• Exercise directions: For this exercise, copy out each line of the material below that includes "shown".

• Supplied entries:
____

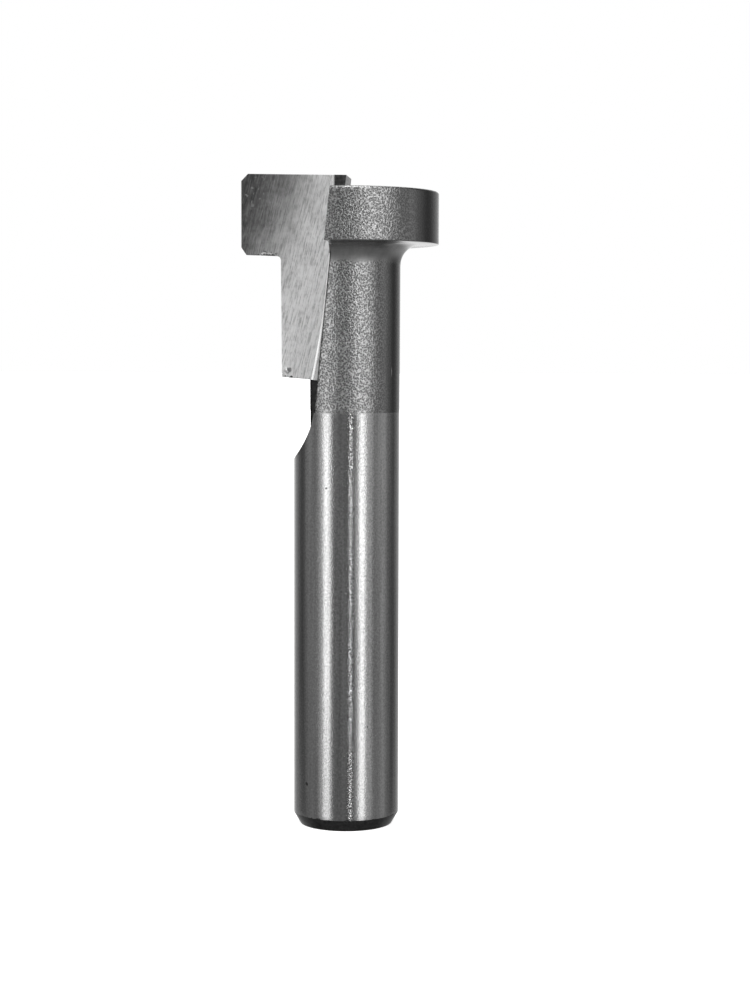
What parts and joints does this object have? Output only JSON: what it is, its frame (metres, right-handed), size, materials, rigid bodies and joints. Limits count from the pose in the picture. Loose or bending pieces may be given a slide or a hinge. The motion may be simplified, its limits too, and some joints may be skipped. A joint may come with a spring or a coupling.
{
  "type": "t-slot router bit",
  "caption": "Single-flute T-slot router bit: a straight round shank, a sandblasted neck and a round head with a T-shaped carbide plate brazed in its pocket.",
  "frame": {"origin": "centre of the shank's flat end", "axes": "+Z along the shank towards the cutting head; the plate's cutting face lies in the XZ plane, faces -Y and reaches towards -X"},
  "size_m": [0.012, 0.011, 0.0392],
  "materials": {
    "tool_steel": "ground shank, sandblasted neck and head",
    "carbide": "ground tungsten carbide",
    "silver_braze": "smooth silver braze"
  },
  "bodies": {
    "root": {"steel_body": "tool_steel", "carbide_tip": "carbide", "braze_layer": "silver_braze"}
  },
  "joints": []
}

____

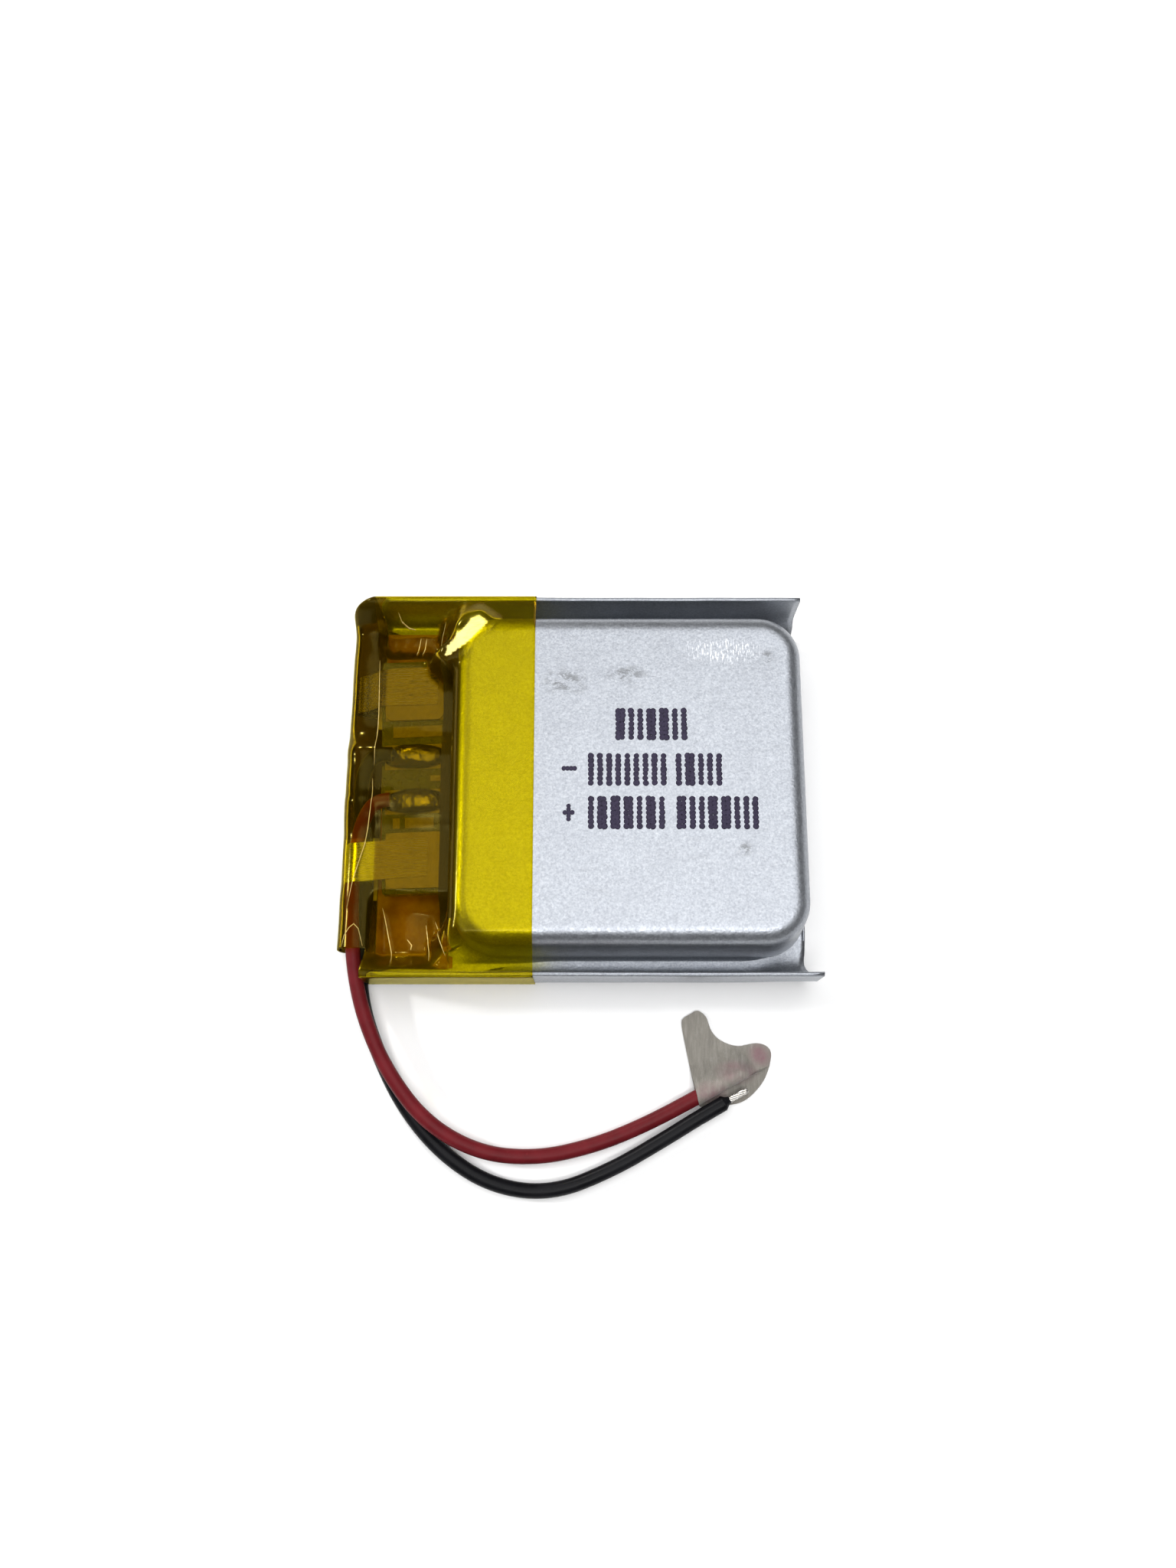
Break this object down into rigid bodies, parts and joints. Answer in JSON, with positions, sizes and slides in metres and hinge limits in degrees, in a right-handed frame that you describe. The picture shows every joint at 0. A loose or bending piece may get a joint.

____

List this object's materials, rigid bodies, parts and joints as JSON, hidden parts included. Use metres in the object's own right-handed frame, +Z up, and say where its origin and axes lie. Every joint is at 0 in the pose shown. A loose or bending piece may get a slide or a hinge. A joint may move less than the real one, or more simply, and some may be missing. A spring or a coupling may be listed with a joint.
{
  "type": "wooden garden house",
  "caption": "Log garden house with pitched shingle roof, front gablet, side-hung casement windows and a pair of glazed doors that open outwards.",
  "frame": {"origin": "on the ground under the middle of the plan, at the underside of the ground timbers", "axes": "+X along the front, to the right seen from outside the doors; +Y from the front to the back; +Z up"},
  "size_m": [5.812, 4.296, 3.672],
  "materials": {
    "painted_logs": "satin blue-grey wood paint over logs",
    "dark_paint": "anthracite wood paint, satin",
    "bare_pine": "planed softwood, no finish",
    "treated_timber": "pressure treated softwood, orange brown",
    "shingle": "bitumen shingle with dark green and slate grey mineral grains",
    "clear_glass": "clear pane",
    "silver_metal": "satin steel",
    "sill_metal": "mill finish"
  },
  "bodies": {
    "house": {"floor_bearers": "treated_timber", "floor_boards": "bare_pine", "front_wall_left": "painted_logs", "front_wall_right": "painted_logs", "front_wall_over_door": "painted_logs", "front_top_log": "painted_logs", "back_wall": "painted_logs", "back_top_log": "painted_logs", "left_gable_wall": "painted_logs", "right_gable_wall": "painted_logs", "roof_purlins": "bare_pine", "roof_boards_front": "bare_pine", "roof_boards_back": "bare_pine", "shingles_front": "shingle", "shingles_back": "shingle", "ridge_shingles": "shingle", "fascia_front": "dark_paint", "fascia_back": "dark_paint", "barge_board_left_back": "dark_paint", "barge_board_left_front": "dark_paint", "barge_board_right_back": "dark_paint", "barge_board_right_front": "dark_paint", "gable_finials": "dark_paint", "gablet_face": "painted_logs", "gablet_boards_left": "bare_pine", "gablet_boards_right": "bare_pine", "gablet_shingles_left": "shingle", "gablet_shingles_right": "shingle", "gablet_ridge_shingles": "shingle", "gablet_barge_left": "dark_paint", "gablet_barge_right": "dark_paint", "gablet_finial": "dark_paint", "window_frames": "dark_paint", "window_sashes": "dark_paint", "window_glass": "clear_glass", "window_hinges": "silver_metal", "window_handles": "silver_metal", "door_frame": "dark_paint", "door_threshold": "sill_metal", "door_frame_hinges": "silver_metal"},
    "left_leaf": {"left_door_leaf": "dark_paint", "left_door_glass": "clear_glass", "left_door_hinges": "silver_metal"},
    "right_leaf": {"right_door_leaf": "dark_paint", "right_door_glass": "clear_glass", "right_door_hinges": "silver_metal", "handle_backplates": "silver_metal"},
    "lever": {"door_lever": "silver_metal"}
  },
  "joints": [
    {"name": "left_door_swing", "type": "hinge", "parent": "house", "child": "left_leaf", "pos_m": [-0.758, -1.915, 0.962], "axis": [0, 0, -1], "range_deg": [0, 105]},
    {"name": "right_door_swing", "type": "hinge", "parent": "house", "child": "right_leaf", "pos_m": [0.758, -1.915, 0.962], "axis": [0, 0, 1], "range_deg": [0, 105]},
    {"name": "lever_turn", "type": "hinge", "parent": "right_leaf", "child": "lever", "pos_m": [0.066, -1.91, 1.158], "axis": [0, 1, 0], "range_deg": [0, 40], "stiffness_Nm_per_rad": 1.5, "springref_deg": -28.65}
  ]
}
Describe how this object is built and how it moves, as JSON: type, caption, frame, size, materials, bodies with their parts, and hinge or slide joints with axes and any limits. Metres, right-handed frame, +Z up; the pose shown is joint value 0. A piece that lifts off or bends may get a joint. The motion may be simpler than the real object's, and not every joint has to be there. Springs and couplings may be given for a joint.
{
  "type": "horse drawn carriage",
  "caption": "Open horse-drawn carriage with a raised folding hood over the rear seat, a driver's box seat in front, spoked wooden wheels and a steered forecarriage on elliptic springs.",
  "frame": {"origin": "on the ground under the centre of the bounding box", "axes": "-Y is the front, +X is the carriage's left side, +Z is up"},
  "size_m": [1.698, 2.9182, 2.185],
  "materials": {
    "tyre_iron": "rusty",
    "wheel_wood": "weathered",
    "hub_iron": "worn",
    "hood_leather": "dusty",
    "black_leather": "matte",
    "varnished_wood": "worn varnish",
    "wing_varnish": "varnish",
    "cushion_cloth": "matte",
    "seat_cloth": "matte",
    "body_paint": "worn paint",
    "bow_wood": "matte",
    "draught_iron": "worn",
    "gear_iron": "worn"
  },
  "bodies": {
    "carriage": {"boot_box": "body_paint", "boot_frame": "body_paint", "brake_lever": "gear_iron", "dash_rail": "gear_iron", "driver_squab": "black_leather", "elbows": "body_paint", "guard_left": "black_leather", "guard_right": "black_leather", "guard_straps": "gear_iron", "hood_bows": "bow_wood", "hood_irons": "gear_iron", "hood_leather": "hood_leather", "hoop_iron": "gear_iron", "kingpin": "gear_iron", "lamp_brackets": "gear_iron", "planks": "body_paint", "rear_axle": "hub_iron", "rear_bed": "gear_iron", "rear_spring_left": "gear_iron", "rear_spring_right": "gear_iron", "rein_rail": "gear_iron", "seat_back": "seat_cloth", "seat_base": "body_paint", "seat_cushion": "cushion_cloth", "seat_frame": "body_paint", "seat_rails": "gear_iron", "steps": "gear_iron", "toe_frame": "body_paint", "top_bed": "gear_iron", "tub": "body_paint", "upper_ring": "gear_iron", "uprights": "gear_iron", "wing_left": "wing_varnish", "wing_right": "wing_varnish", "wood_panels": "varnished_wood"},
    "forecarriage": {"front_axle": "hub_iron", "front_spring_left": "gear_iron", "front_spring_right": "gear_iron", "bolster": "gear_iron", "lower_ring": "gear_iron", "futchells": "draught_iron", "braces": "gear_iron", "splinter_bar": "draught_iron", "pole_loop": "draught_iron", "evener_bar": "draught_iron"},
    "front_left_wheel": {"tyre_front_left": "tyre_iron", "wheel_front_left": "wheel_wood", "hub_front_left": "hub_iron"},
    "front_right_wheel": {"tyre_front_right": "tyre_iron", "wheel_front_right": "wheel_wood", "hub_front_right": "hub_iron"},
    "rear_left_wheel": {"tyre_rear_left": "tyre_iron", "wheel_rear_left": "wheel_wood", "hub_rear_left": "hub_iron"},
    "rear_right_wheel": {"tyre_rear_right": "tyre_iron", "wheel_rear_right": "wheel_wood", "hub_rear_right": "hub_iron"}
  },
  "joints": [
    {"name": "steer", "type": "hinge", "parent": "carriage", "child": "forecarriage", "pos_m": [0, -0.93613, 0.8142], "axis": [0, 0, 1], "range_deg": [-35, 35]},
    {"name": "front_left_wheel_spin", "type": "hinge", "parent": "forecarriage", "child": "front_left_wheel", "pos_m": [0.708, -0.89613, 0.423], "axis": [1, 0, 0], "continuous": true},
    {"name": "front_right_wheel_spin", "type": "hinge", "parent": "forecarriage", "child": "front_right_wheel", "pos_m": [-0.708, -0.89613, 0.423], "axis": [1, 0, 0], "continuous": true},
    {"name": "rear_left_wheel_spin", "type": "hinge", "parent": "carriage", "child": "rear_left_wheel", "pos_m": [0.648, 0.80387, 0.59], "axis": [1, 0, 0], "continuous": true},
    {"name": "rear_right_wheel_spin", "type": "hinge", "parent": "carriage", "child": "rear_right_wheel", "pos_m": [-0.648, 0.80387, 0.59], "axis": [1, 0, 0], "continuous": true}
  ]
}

____

• Reply:
List this object's materials, rigid bodies, parts and joints as JSON, hidden parts included. Use metres in the object's own right-handed frame, +Z up, and say where its origin and axes lie. Every joint is at 0 in the pose shown. A loose or bending piece may get a slide or a hinge. A joint may move less than the real one, or more simply, and some may be missing. A spring or a coupling may be listed with a joint.
Describe how this object is built and how it moves, as JSON: type, caption, frame, size, materials, bodies with their parts, and hinge or slide joints with axes and any limits. Metres, right-handed frame, +Z up; the pose shown is joint value 0. A piece that lifts off or bends may get a joint. The motion may be simpler than the real object's, and not every joint has to be there. Springs and couplings may be given for a joint.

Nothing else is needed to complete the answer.